The Family Man (2000):
"I choose us."
Proof (2005):
"How many days have I lost? How can I get back to the place where I started? I'm outside a house, trying to find my way in. But it is locked and the blinds are down, and I've lost the key, and I can't remember what the rooms look like or where I put anything. And if I dare go in inside, I wonder... will I ever be able to find my way out? If I go back to the beginning, I could start it over again. I could go line by line, try and find a shorter way. I could try to make it... better."On top of the box, I'd stack:
the Emily of New Moon trilogy, by L. M. Montgomery
I Never Promised You a Rose Garden, by Joanne Greenberg
The Scent of Water, by Elizabeth Goudge
and
Beach Music, by Pat Conroy
and I'd top it off by some of Pablo Neruda's poetry.
Leaning against the pile are the works of painters who capture a source of light - and from deep inside, there is music coming out.
And I notice something: I notice the triumph of love over confusion, oppression, and fear. I notice the power of articulated love. The honesty of love, and the love that is honesty.
Okay ---- Now YOU go. What's in your Art Pile?
5 comments:
Wow. You have quite an eclectic list here. Some of the movies i've seen or books i've read. I liked The Village.
Why the Emily books? Of all of L.M.'s books, i think that series disturbed me the most. It is also the one most biographical, i think. Curious on why you chose these?
Disturbed you? Why did the Emily books disturb you? It's very interesting to me that the Emily books get strong reactions from people --- and they often do.
Emily's in my pile because Emily's me. She's even more me than Elizabeth Bennett is, and that's saying something! I know "the flash" from my childhood too, and I have the same confusions and frustrations with people she does, and - now I think about it - feel the same way about my writing.
So I am really eager to know - why "disturbing"?
Interesting that your box is full of "stacks." Mine is more like a junk drawer, so that one can rummage through it.
Baby teeth, dried up umbilical cord stumps and hair snippets from my kids. Fossils I've collected. My dad's gold class ring. My journals, my blue fountain pen. An oyster shell, a geode, and a piece of driftwood from a Lake Superior beach. A 1963 penny that lives in a tiny blue satin heel-shaped pocket - my mom and I had this in our shoes at our weddings. My baptism dress, made by my sainted grandma. A crocheted, chicken-shaped pin cushion made by my great-grandma. My genealogy notebooks. Too many lipsticks.
These are my actual treasured possessions.
The first Emily book was enchanting. (I didn't learn of L.M. Montgomery until i was a young adult. I read the Emily books when i was about 21-22.) The second one held a lot of promise & i rushed thru it. I couldn't wait to read the third & i stayed up all night reading it. I was so distressed by the mis-communication & lost years of Emily & Teddy that i almost couldn't function for a couple of days. The book seemed incomplete to finish there, & frankly i was distressed also at the pain Emily caused Dean.

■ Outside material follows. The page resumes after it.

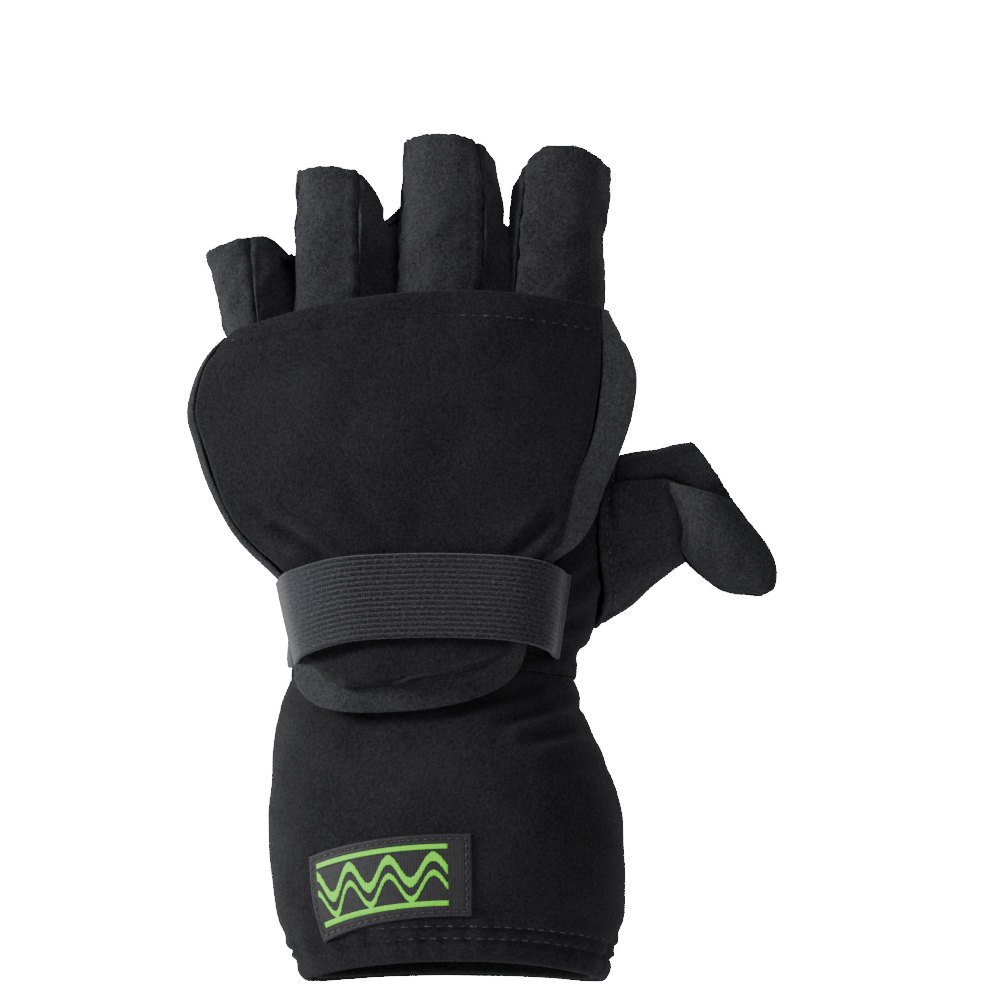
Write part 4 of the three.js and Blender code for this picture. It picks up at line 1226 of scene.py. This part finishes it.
def covered_elastic(name, groove, ridge, fleck):
    """Woven elastic: a close polyester cover over rubber cords, heathered with lighter flecks that lie
    along the band. Painted shade darkens the grooves between its cords, except near the sewn ends."""
    finish, tree = new_finish(name)
    flat = add(tree, "ShaderNodeUVMap", uv_map="flat").outputs[0]
    long = add(tree, "ShaderNodeMapping", {"Vector": flat, "Scale": (0.32, 1.0, 1.0)}).outputs[0]
    streaks = add(tree, "ShaderNodeTexNoise", {"Vector": long, "Scale": 1000 / 0.34, "Detail": 3.0,
                                               "Roughness": 0.7}).outputs["Fac"]
    cover = add(tree, "ShaderNodeTexWave", {"Vector": flat, "Scale": WAVE_SCALE / 0.75, "Distortion": 1.6,
                                            "Detail": 2.0}, bands_direction="X").outputs["Fac"]
    # Painted shade: the grooves between the cords are coloured near black, fading to an even grey near the
    # sewn ends.
    grooves = add(tree, "ShaderNodeTexWave", {
        "Vector": flat, "Scale": WAVE_SCALE / (STRAP_HEIGHT / STRAP_RIBS), "Distortion": 0.0,
        "Phase Offset": math.pi}, bands_direction="Y").outputs["Fac"]
    groove_shade = add(tree, "ShaderNodeMapRange", {"Value": grooves, "From Min": 0.6, "From Max": 1.0}).outputs[0]
    run = add(tree, "ShaderNodeSeparateXYZ", {"Vector": flat}).outputs["X"]
    thumb_end = add(tree, "ShaderNodeMapRange", {"Value": run, "From Min": 0.004,
                                                 "From Max": 0.018}).outputs[0]
    far_end = add(tree, "ShaderNodeMapRange", {"Value": run, "From Min": STRAP_RUN - 0.032,
                                               "From Max": STRAP_RUN - 0.054}).outputs[0]
    taut = add(tree, "ShaderNodeMath", {0: thumb_end, 1: far_end}, operation="MULTIPLY").outputs[0]
    ribbed = add(tree, "ShaderNodeMix", {0: taut, 2: 0.62, 3: groove_shade}, data_type="FLOAT").outputs[0]
    body = add(tree, "ShaderNodeMix", {0: ribbed, 6: linear(groove), 7: linear(ridge)},
               data_type="RGBA").outputs[2]
    bright = add(tree, "ShaderNodeMapRange", {"Value": streaks, "From Min": 0.5,
                                              "From Max": 0.78}).outputs[0]
    colour = add(tree, "ShaderNodeMix", {0: bright, 6: body, 7: linear(fleck)}, data_type="RGBA").outputs[2]
    height = add(tree, "ShaderNodeMath", {0: cover, 1: 0.6, 2: streaks},
                 operation="MULTIPLY_ADD").outputs[0]
    bump = add(tree, "ShaderNodeBump", {"Height": height, "Strength": 0.6, "Distance": 0.0002}).outputs[0]
    close_finish(tree, add(tree, "ShaderNodeBsdfPrincipled", {
        "Base Color": colour, "Roughness": 0.8, "IOR": 1.5, "Specular IOR Level": 0.25, "Normal": bump,
        "Sheen Weight": 0.2, "Sheen Roughness": 0.45}))
    return finish


STRAP_RUN = path_length(strap_face(np.linspace(0, 1, 60), np.full(60, 0.5))) * 0.001
strap_elastic = covered_elastic("covered elastic webbing, charcoal", "#020203", "#2f2f35", "#55555c")
elastic_strap = sewn_panel("elastic_strap_band", mirrored(strap_face), (strap_elastic,) * 3,
                           wall=STRAP_THICK, pitch=0.26, pitch_across=0.6,
                           outer_roll=(0.5, 0.5, 0.7, 0.7), inner_roll=(0.5, 0.5, 0.7, 0.7),
                           relief=strap_relief)
seat(elastic_strap, "elastic_strap", "ribbed_elastic")


# Stage, light and camera
# A pale floor well below the glove, which is held up by its cuff, a white room, a large soft
# light from the left and front, and a long lens that looks slightly up at the back of the hand.
FLOOR_DEPTH = -0.55
EYE_DISTANCE, EYE_FIELD = 2.0, 0.300
EYE_TARGET = (0.012, 0.0, 0.1409)
EYE_TILT = (0.990, 0.139)
ROOM_LIGHT, ROOM_SEEN = 0.2, 30.0

floor_finish, floor_tree = new_finish("matt pale floor")
close_finish(floor_tree, add(floor_tree, "ShaderNodeBsdfPrincipled", {
    "Base Color": linear("#eeeeee"), "Roughness": 0.8}))
floor_mesh = bpy.data.meshes.new("floor")
corners = [(x * 6, y * 6, FLOOR_DEPTH) for x, y in ((-1, -1), (1, -1), (1, 1), (-1, 1))]
floor_mesh.from_pydata(corners, [], [(0, 1, 2, 3)])
floor_mesh.materials.append(floor_finish)
floor = bpy.data.objects.new("floor", floor_mesh)
bpy.context.scene.collection.objects.link(floor)

world = bpy.data.worlds.new("white room")
bpy.context.scene.world = world
world.use_nodes = True
sky = world.node_tree.nodes["Background"]
sky.inputs["Color"].default_value = (1, 1, 1, 1)
seen = add(world.node_tree, "ShaderNodeLightPath").outputs["Is Camera Ray"]
shine = add(world.node_tree, "ShaderNodeMapRange", {
    "Value": seen, "To Min": ROOM_LIGHT, "To Max": ROOM_SEEN}).outputs[0]
world.node_tree.links.new(shine, sky.inputs["Strength"])


def soft_light(name, place, aim, width, power):
    lamp = bpy.data.lights.new(name, "AREA")
    lamp.size, lamp.energy = width, power
    light = bpy.data.objects.new(name, lamp)
    light.location = place
    direction = [b - a for a, b in zip(place, aim)]
    light.rotation_mode = "QUATERNION"
    light.rotation_quaternion = Vector(direction).to_track_quat("-Z", "Y")
    bpy.context.scene.collection.objects.link(light)


soft_light("key_light", place=(-1.98, -0.82, 0.8), aim=(0.0, 0.0, 0.12), width=0.7, power=88)
soft_light("top_light", place=(0.1, -0.6, 1.6), aim=(0.0, 0.0, 0.15), width=1.0, power=9)
soft_light("fill_light", place=(1.3, -1.6, 0.5), aim=(0.03, 0.0, 0.12), width=1.2, power=8)
soft_light("rim_light", place=(-1.3, 1.3, 0.7), aim=(0.0, 0.0, 0.12), width=1.0, power=24)
soft_light("rear_light", place=(1.2, 1.6, 0.9), aim=(0.0, 0.0, 0.12), width=1.0, power=16)

camera = bpy.data.objects.new("camera", bpy.data.cameras.new("camera"))
camera.data.lens = camera.data.sensor_width * EYE_DISTANCE / EYE_FIELD
camera.location = [t - EYE_DISTANCE * e for t, e in zip(EYE_TARGET, (0, *EYE_TILT))]
camera.rotation_mode = "QUATERNION"
camera.rotation_quaternion = Vector((0, *EYE_TILT)).to_track_quat("-Z", "Y")
bpy.context.scene.collection.objects.link(camera)
bpy.context.scene.camera = camera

But at the time, i was also in a very unhappy marriage (tho i was in denial of that). I think i needed that "happy ending" to overcome what was happening in my life.
Having come from an unhappy childhood with no Cousin Jimmy or Aunt Laura to balance things, i over-identified with the pain of Emily's childhood.
I think i was expecting another "Anne of Green Gables" & found the differences a shock.
I've re-read the books since, & still enjoy them as L.M. was a masterful writer, but these books did cause me to be distressed. As i've learned more of L.M.'s life, i know they are the most closely related to her life, which did not have a very "happy ending," either.
And I'm finally okay with the fact that great literature can sustain many viewpoints of interpretation and reaction ... and I thought the Emily books ended sublimely. I did!
Emily's distress of Dean was entirely something Dean knew all about. He was old enough (in every sense of the word) to know exactly what chances he was taking, and he knew she chose well. He gave her the house.
To ME, the most distressing part of the book was awful, awful, Aunt Ruth. Ugh. Ugh. Ugh.